And please.....don't get crazy and think if the two of you get married it will fix everything, that never works.


----------



## PhillyGuy13 (Nov 29, 2013)

Whose idea was it to forgo birth control? I don't understand making a baby with a man, I mean boy, who you've just started dating and acts very jealous and controlling.

He's cheated on you many many times. Leave him. Your child will be better off.
_Posted via Mobile Device_
_Posted via Mobile Device_


----------



## fpinon2 (Mar 5, 2016)

We are both 22 going to 23

Sent from my SM-G530T using Tapatalk


----------



## fpinon2 (Mar 5, 2016)

Cooper said:


> Doesn't sound like he is committed to you or your son and the family life, he wants to be a hound dog. The fact that he has been doing this to you for the last two years should be enough evidence of his true feelings, I would bet a pay check he has had encounters with other women during this time.
> 
> I would think if the relationship is to have any chance he needs to be 100% committed to being a family and that includes full transparency in every possible way. Because of his deceitful history anything short of that is a deal breaker, honestly I'm surprised you have let it go on this long.
> 
> ...


I know it won't get far as marriage. I'm tired of always looking after my back. I let it go this long because I thought it was not ok to leave him. But everyone has told me to leave him. It had truly opened my eyes

Sent from my SM-G530T using Tapatalk


----------



## ConanHub (Aug 9, 2013)

@fpinon2

Do you have close family or friends you could stay with for a couple days?

I have an idea.
_Posted via Mobile Device_


----------



## Lostme (Nov 14, 2014)

You will be hurting your son more by staying in a relationship with a cheater who does not respect you. He will never change, it has been 3 years and he is still doing this.

I advise you to go get tested for STD's immediately, he might end up giving you something that penicillin can't cure.

You and your son would be better off without this man child around, if you are sticking around due to money he will have to pay you child support. You need to respect yourself enough to walk away from this.


----------



## fpinon2 (Mar 5, 2016)

ConanHub said:


> @fpinon2
> 
> Do you have close family or friends you could stay with for a couple days?
> 
> ...


Well we both lived in a different city but since the work ran out abd they unemployed him. We came back to my parents house. So we both are here now 

Sent from my SM-G530T using Tapatalk


----------



## ConanHub (Aug 9, 2013)

fpinon2 said:


> Well we both lived in a different city but since the work ran out abd they unemployed him.

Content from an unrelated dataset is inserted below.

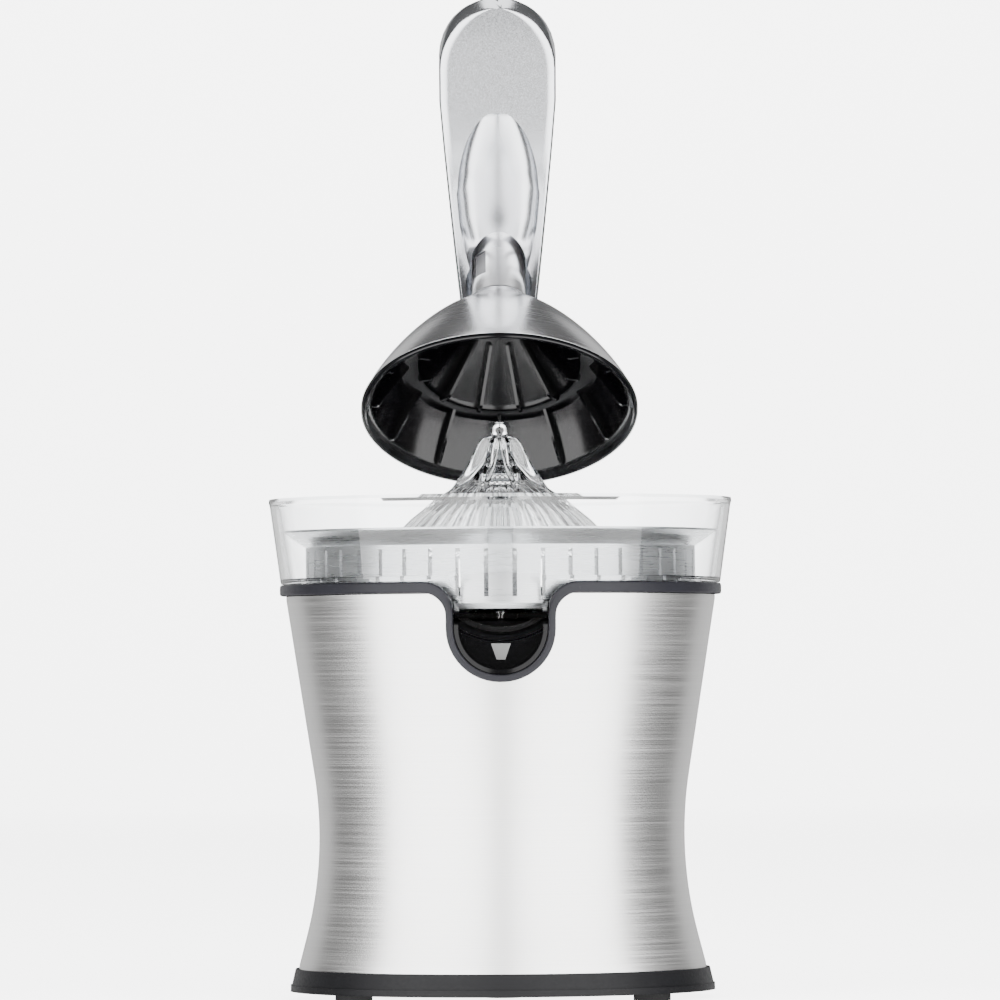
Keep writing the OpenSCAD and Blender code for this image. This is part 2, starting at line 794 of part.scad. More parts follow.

We came back to my parents house. So we both are here now
> 
> Sent from my SM-G530T using Tapatalk


OK. That would complicate my idea.

I'm definitely in agreement with others but have seen people snapped out of it when they lose their family.

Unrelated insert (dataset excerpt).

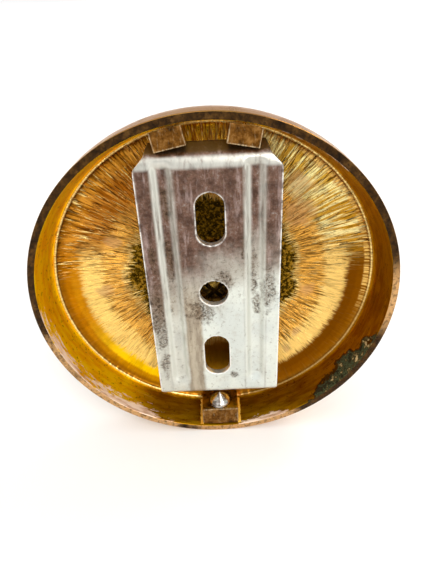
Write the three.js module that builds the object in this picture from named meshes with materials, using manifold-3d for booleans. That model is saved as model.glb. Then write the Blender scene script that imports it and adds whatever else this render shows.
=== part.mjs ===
// Round brass wall rose of a robe hook, with its concealed wall bracket.
// Millimetres, +Z up. Y = 0 is the wall plane, the wall is on the +Y side and the knob on the -Y side.
// The origin is the centre of the rose's open rim, in the wall plane.
import * as THREE from 'three';
import { mergeVertices } from 'three/addons/utils/BufferGeometryUtils.js';
import Module from 'manifold-3d';

const wasm = await Module();
wasm.setup();

// driving dimensions
const gap = 0.3;                 // air left between pieces that touch on the real object
const roseRadius = 36;
const rimWidth = 1.4;
const rimStraight = 2.5;         // depth of the straight outer band before the shoulder
const roseDepth = 15;
const shoulderRadius = 34.2;
const shoulderDepth = 9;
const beadRadius = 33;           // where the drafted inner wall meets the dish
const beadDepth = 7.7;
const dishDepth = 13;
const hubRadius = 7;
const hubDepth = 11;             // depth of the hub's seat for the washers
const boltRadius = 2.5;

const sheet = 1.5;               // bracket sheet thickness
const bracketHalf = 12.8;
const bracketCentre = 1.95;      // height of the bracket's centre hole
const webHalfHeight = 24.4;      // straight part of the web, above and below the centre hole
const flangeAngle = THREE.MathUtils.degToRad(49);
const topBend = 4;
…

This situation changes that. I think he should probably be told to move.

He is using you and your parents as a safe place to land while disrespecting everyone with his behavior.

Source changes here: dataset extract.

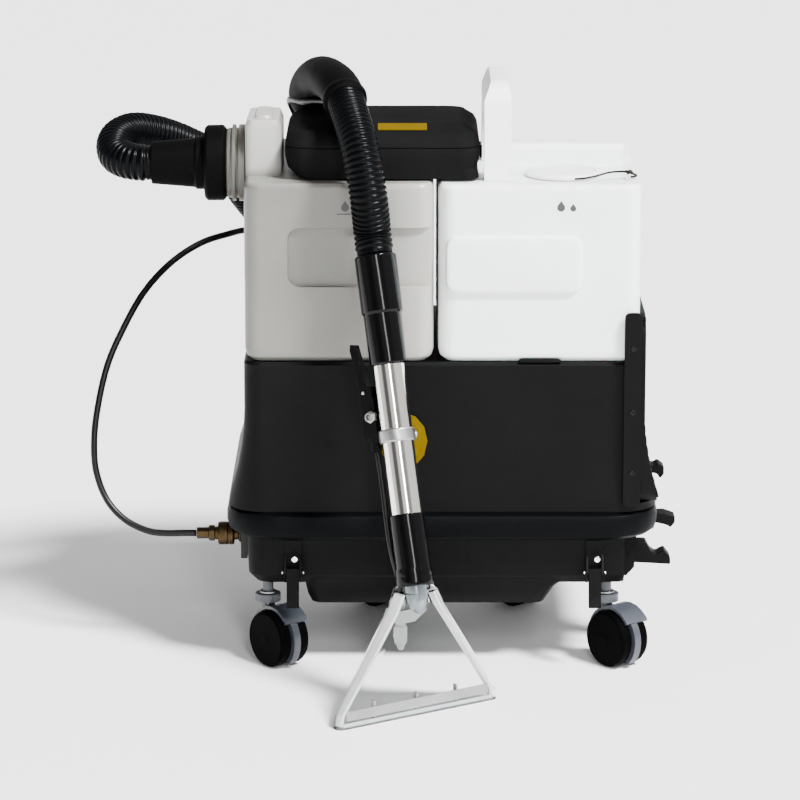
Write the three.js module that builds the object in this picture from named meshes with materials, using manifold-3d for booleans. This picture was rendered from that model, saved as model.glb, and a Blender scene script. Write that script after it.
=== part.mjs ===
// Spray-and-suction carpet cleaner: wheeled base, two lift-off tanks, motor head, hoses and hand wand.
// Units are millimetres. X runs along the machine (right), Y goes to the back, Z is up, floor at Z = 0.
// The machine is laid out about its own centre; the last lines move the origin to the middle of the footprint.
import * as THREE from "three";
import { mergeVertices } from "three/addons/utils/BufferGeometryUtils.js";
import Module from "manifold-3d";

const wasm = await Module();
wasm.setup();

// ---------------------------------------------------------------- driving dimensions
const GAP = 0.3;                 // clearance left between touching pieces
const BODY_LENGTH = 400;
const BODY_DEPTH = 290;
const CHASSIS_LOW = 66;          // underside of the deep middle of the tray
const POD_LOW = 88;              // underside of the raised corners over the casters
const BUMPER_LOW = 138;
const BUMPER_TOP = 166;
const SHELL_TOP = 320;
const TANK_TOP = 500;
const TANK_SPLIT = -7;           // X of the gap between the two tanks
const WALL = 3;
const HEAD_LOW = 503;
const HEAD_SEAM = 534;
const HEAD_TOP = 554;
const HEAD_LEFT = -158;
const HEAD_RIGHT = 37;
const HEAD_FRONT = -131;
const HEAD_BACK = 38;
const PORT = { y: -50, z: 507 }; // axis of the suction port
const HOSE_D = 38;
const THIN_D = 7;
const CASTERS = {                // X and Y of each stem
  front_left: [-178, -112],
  front_right: [168, -112],
  rear_left: [-75, 112],
  rear_right: [75, 112],
};
const WHEEL_R = 29;
const TRAIL = 18;                // caster trail
const TRAIL_DIR = new THREE.Vector3(0.62, -0.785, 0).normalize();
const NOZZLE_YAW = 34;           // degrees
const NOZZLE_FOOT = new THREE.Vector3(-27.5, -292, 0);
const NOZZLE_WIDTH = 190;
const NOZZLE_HEIGHT = 128;
const WAND_TOP = new THREE.Vector3(-67.3, -190, 438);
const VALVE_SIDE = 144;          // degrees around the wand from +X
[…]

He needs to man up but I don't see it happening in this situation.

How long has he been out of work?
_Posted via Mobile Device_


----------



## fpinon2 (Mar 5, 2016)

Well he found a job over here closer to my parents house so he is working. He hasn't seen anyone in person,he pretty much flirts with girls on the Internet. Is that still considered cheating?

Sent from my SM-G530T using Tapatalk


----------



## ConanHub (Aug 9, 2013)

fpinon2 said:


> Well he found a job over here closer to my parents house so he is working. He hasn't seen anyone in person,he pretty much flirts with girls on the Internet. Is that still considered cheating?
> 
> Sent from my SM-G530T using Tapatalk


Yes.

Is there a way you could take your son away to visit someone for a couple days?
_Posted via Mobile Device_


----------



## PhillyGuy13 (Nov 29, 2013)

How do you know he hasn't met up with any of the girls he flirts with? Because he told you?
_Posted via Mobile Device_


----------



## fpinon2 (Mar 5, 2016)

No 

Sent from my SM-G530T using Tapatalk


----------



## fpinon2 (Mar 5, 2016)

His job closes at 6:00 pm and he gets home everyday around 6:30pm. And on the weekends he always is home with us 

Sent from my SM-G530T using Tapatalk


----------



## ConanHub (Aug 9, 2013)

fpinon2 said:


> No
> 
> Sent from my SM-G530T using Tapatalk


Well if you can be firm, tell him you can't trust him if he continues his behavior.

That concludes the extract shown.